Markup for Time and Materials Jobs

A discussion of costs, overhead, and invoicing practices. October 2, 2006

I am veteran carpenter and a rookie business man. I recently started my own business, a one man show, doing mostly time and materials residential remodels, and I am wondering what is a fair percentage to charge for overhead and profit? My contracts are cost plus percentage fee. The contracts state that I mark up materials purchased on my accounts at 10%. What is the general range for mark up of construction materials? Is it fair to also mark up my hourly labor rate 10% and use these markups for my companiesí overhead and profit? What would the best way to present overhead and profit costs to the customer on my time and materials invoices? Should I be building these markups into my hourly labor rate and not advertise to the customer that everything is charged a 10% contractors fee to cover overhead and profit and still pay myself a good hourly rate, or spell it out in bold on the invoices?

Forum Responses
(Business and Management Forum)
From contributor A:
Time and material is what it is on the bottom line of the bill to your client. He has no need to know how you got there. Hopefully you are in business to make a living and a profit.

From contributor B:
On my last time and materials job, I estimated, shopped for, bought and delivered the materials and only upcharged 30%, which I think was a deal for the customer. My invoice was a list of what I bought plus markup without pricing detail. The time part was billed as empty hours at $/hr for finishing, building and installation. One of the things I've learned from WOODWEB is to not undervalue your work.

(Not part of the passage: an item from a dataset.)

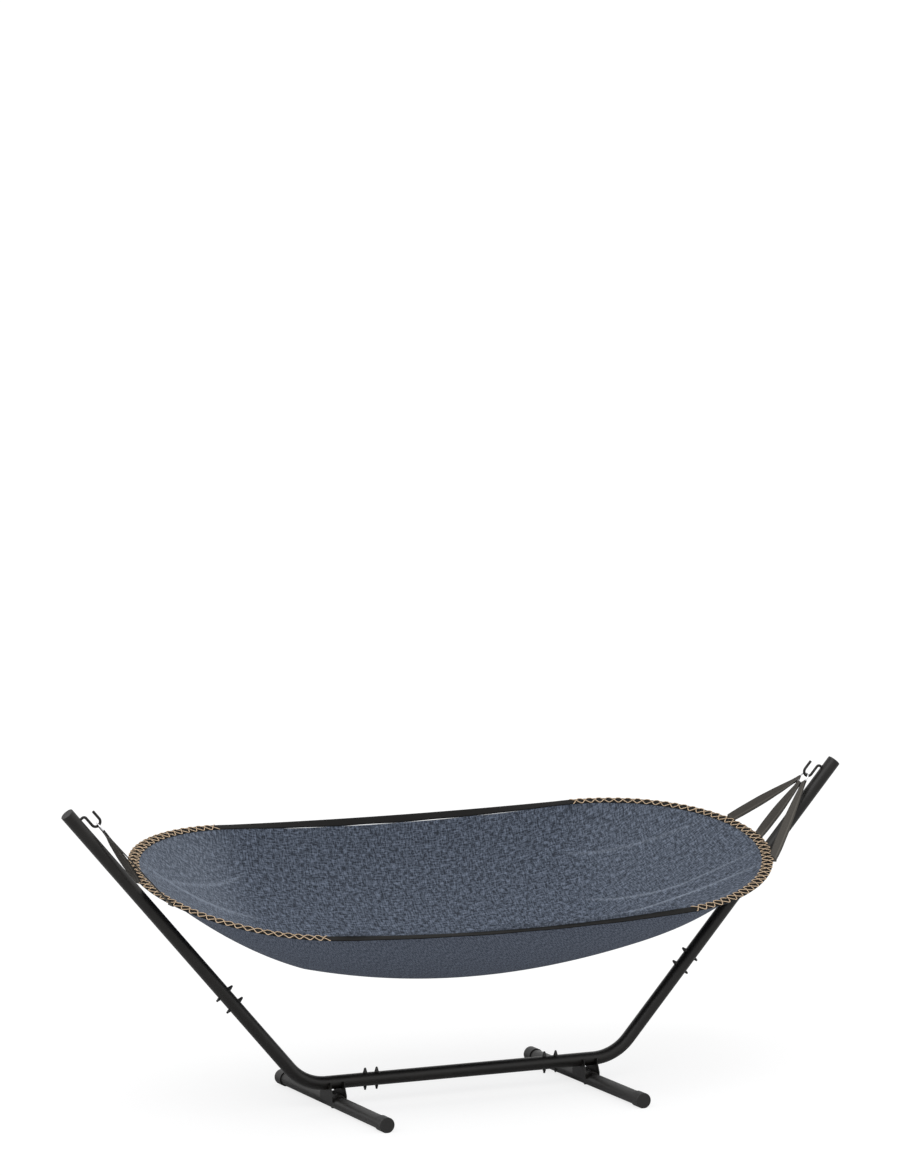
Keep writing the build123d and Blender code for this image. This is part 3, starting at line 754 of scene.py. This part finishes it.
def stage():
    """Pale floor, white surroundings and soft studio light."""
    floor_paint = Paint("pale_floor", Base_Color=(0.8, 0.8, 0.8, 1), Roughness=0.9, Specular_IOR_Level=0.0)
    glow = floor_paint.node("ShaderNodeEmission", None, {"Strength": 1.22})
    seen = floor_paint.node("ShaderNodeLightPath", out="Is Camera Ray")
    body = Sock(floor_paint, floor_paint.shader.outputs[0])
    both = floor_paint.node("ShaderNodeMixShader", None, [seen * 0.64, body, glow])
    floor_paint.tree.links.new(both.socket, floor_paint.tree.nodes["Material Output"].inputs[0])
    bpy.ops.mesh.primitive_plane_add(size=400, location=(0, 0, 0))
    floor = bpy.context.object
    floor.name = "floor"
    floor.data.materials.append(floor_paint.material)
    world = bpy.data.worlds.new("surroundings")
    bpy.context.scene.world = world
    world.use_nodes = True
    tree = world.node_tree
    rays = tree.nodes.new("ShaderNodeLightPath")
    choice = tree.nodes.new("ShaderNodeMixShader")
    last = rays.outputs["Is Camera Ray"]
    for name in ("Is Glossy Ray", "Is Transmission Ray"):
        either = tree.nodes.new("ShaderNodeMath")
        either.operation = "MAXIMUM"
        tree.links.new(last, either.inputs[0])
        tree.links.new(rays.outputs[name], either.inputs[1])
        last = either.outputs[0]
    tree.links.new(last, choice.inputs[0])
    for place, strength in ((1, 0.5), (2, 1.0)):
        back = tree.nodes.new("ShaderNodeBackground")
        back.inputs["Color"].default_value = (1, 1, 1, 1)
        back.inputs["Strength"].default_value = strength
        tree.links.new(back.outputs[0], choice.inputs[place])
    tree.links.new(choice.outputs[0], tree.nodes["World Output"].inputs[0])
    for name, (way, strength, spread) in {
        "key": ((-0.5, -0.6, 0.95), 1.15, 50),
        "fill": ((0.7, -0.6, 0.6), 0.45, 70),
        "top": ((0.1, 0.3, 1.0), 0.40, 70),
    }.items():
        data = bpy.data.lights.new(name, "SUN")
        data.energy = strength
        data.angle = radians(spread)
        lamp = bpy.data.objects.new(name, data)
        lamp.rotation_euler = Vector(way).to_track_quat("Z", "Y").to_euler()
        bpy.context.scene.collection.objects.link(lamp)


def camera():
    """The photograph's viewpoint."""
    back = Vector((
        sin(camera_azimuth) * cos(camera_elevation),
        -cos(camera_azimuth) * cos(camera_elevation),
        sin(camera_elevation),
    ))
    data = bpy.data.cameras.new("view")
    data.lens = camera_lens
    data.sensor_width = 36
    data.clip_end = 200
    view = bpy.data.objects.new("view", data)
    view.location = camera_target + back * camera_distance
    view.rotation_mode = "QUATERNION"
    turn = (-back).to_track_quat("-Z", "Y").to_matrix().to_4x4() @ Matrix.Rotation(camera_roll, 4, "Z")
    view.rotation_quaternion = turn.to_quaternion()
    bpy.context.scene.collection.objects.link(view)
    bpy.context.scene.camera = view


camera()
stage()
steel_and_plastic()
shell = bed()
weave = shell.data.materials[0]
hem_below = belt_thickness / 2 + hem_gap + cloth_thickness / 2
hem = rim_band("bed_hem_band", hem_width, hem_inset, hem_below, cloth_thickness, weave)
welt = near_welt(weave)
for piece in (shell, hem, welt):
    take_place(piece, "bed_cloth")
belt()
cord = laid_cord()
# The straps' webbing carries the painted highlight line.
grey = webbing("strap_weave", rgb(24, 23, 22), rgb(98, 94, 88), 0.0026, 0.25, 0.5)
for name, side in SIDES.items():
    lacing(name, side, cord)
    straps(name, side, grey)
bpy.context.scene.view_settings.view_transform = "Standard"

From the original questioner:
Thanks for the responses. Of course I want to make profit. I'm just too new to know what my market will bear. I also do charge my hourly labor rate for estimating, takeoffs, planning, material pickup and delivery. I've just been wondering the common practices for breaking down costs on my invoices. It seems everyone has his own way. Itís nice to hear that I shouldn't have to explain how I arrive at my total cost of work to the clients. My current invoices are still broken down into three sections - labor, materials, and contractors fee (10% of labor and materials total) and then the total of all three - the balance due. I may be giving too much information and not enough markup! Thanks for the comments.

From contributor C:
You need to recover your overhead by charging the appropriate labor rate. Your time is all you've got to sell. Work out how much time you want to sell over for instance a year, and how much money you want for that. Add up all your overhead. Divide your overhead by your hours, and that will tell you how much you need to add to your labor rate to cover your overhead.

From contributor D:
Besides the commonly used method of billing called "time and materials" there is a lesser used method, the one I use, called "cost/plus". In cost/plus billing you supply the customer with a copy of the invoices to their job (the cost), and they get to see precisely what they have bought and what it cost them. You bill them for an agreed upon percentage (the plus) of the total invoices. You would not of course, bill them for a percentage on top of your own labor, but your labor rate should reflect a price that includes your overhead and operating costs. I like this method because it puts everything out in the open for the customer to see and when all is said and done, they have less room to argue about the end result since they will be approving all purchases by seeing all invoices to all purchases. Typically I get 20% for cost/plus work done.

From contributor E:
What are your overhead costs? What is your income goal for the year? How many hours do you expect to work this year? How many employee hours do you expect? If you are the only one working, then add overhead costs to your yearly income and divide that by the number of hours you think you will work. If you want to make a lot in less time then you need to charge a high hourly wage. If the market will only support a certain wage then you need to adjust the number of hours worked. It doesn't much matter if you call it profit or wage if you are the only one working ($36 per hour + $4 profit is $40 per hour and $40 per hour wage is $40 per hour). No need to confuse the customer with what is wage and what is profit. This is commonly referred to as a "loaded" number.

The overhead and profit numbers get to be more important when you have employees and you are making your income off of their hours. You can still present it to the customer as a loaded number, but it is more important to you to make sure that the percentage of O.H. + profit is correct. Again you would take the amount of money you need to make and divide it by the number of employee hours worked, then add that to the employee's hourly wage, + an hourly overhead markup. If you get big enough, your salary becomes part of the overhead markup, and profit is a separate issue, but as a very small outfit, it's not too important what you call it, just make sure that the total amount is enough.

From contributor F:
I have a larger business and I avoid doing time and materials because I find that it's hard to recover all of the costs, but when I do engage in a time and materials project I put my hourly rate in the proposal- mine varies in different situation but usually is about $60 for shop work and $75 for field work, which covers all costs associated with labor, my overhead, and the profit I want to make. I also state my materials markup. Then I report the number of hours worked and show invoices for the materials. If the customer wants to assume all the risk that I assume when I hard bid the job, and they know what the rates are going in, then they have nothing to complain about when they get the bill. This is the way mechanics have worked from time immemorial- their rates are usually posted on the wall.